The Market Measure for quality is “what’s the TPC of the software” (Total Percentage Coverage). Code Coverage is the % of a software that has automated tests attesting the perfect functionality of such parts. There’s no 100% here, but if you get something higher that 75% you have a very well tested software guaranteeing a high level of quality.

How to improve? Seek a TPC above 85%.

How do you measure if you’re getting better or worse?
Look at this number over time, going towards 100% you are getting better, going towards 0% you are getting worse.

I don’t use a metric to measure code quality:

a) I don’t have time.
b) I don’t have the tools.
c) I don’t think that measuring code is super important.

I mostly do what Rick does: squash bugs, release often.


Same here


Ah! The rapid release model! :yum:

If well executed, really a powerful model. When I do such a release, it is ONLY bug fixes, not introducing new features. And that is where Xojo goes wrong.

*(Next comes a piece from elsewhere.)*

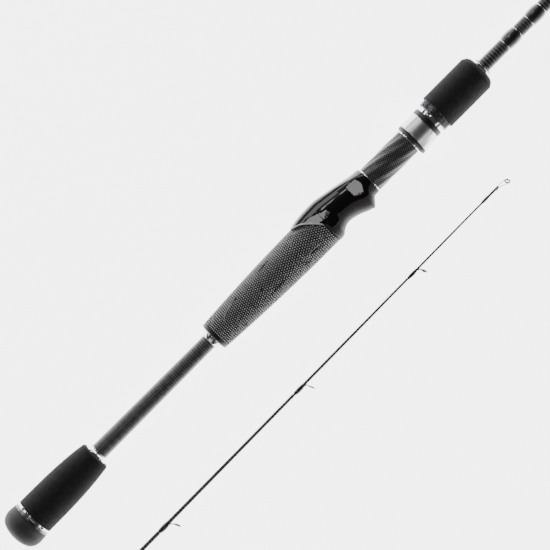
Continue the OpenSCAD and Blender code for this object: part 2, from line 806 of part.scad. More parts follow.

In other thread someone cited GAMBAS, a BASIC interpreter for Linux. You see they doing what Xojo did not. Every release, even minor releases, are followed by 1,2,3 even 4 enhancement releases (bug fixes, a tweak here and there, some cosmetic adjust). The purpose is pursuing what I call “the zero bugs Nirvana” and a better UX of the current features. When they are satisfied with that “perfection” they include new features. Every small company well managed does it. What Xojo tries to do, is what large companies do, but they can’t, they can’t afford. A large company can have a software with 3000 known bugs, because they know every one of those bugs and have a plan for them. They know that bug x is there and will be there until finish feature x and kill bug z, then just after it, they will kill bug x, and it will be at some point next month (for example). And even most bugs only occurs in the non-stable branch not being used by people. Large companies have channels. Usually 3 layers of tests in constant workflow before something being released into the stable channel (canary->dev->beta->stable). You, for example, can’t create a Flutter Windows App right now using the stable channel, Google have not approved it yet, but as a dev and not an end user, you can set your tooling to the dev channel and play with such alpha contents. How they can achieve such thing? Well… Google have 25k engineers + the community. Xojo can’t afford such level of control, so the way to minimize being hurt by bugs is pursuing the zero bugs nirvana faster than the new features dream.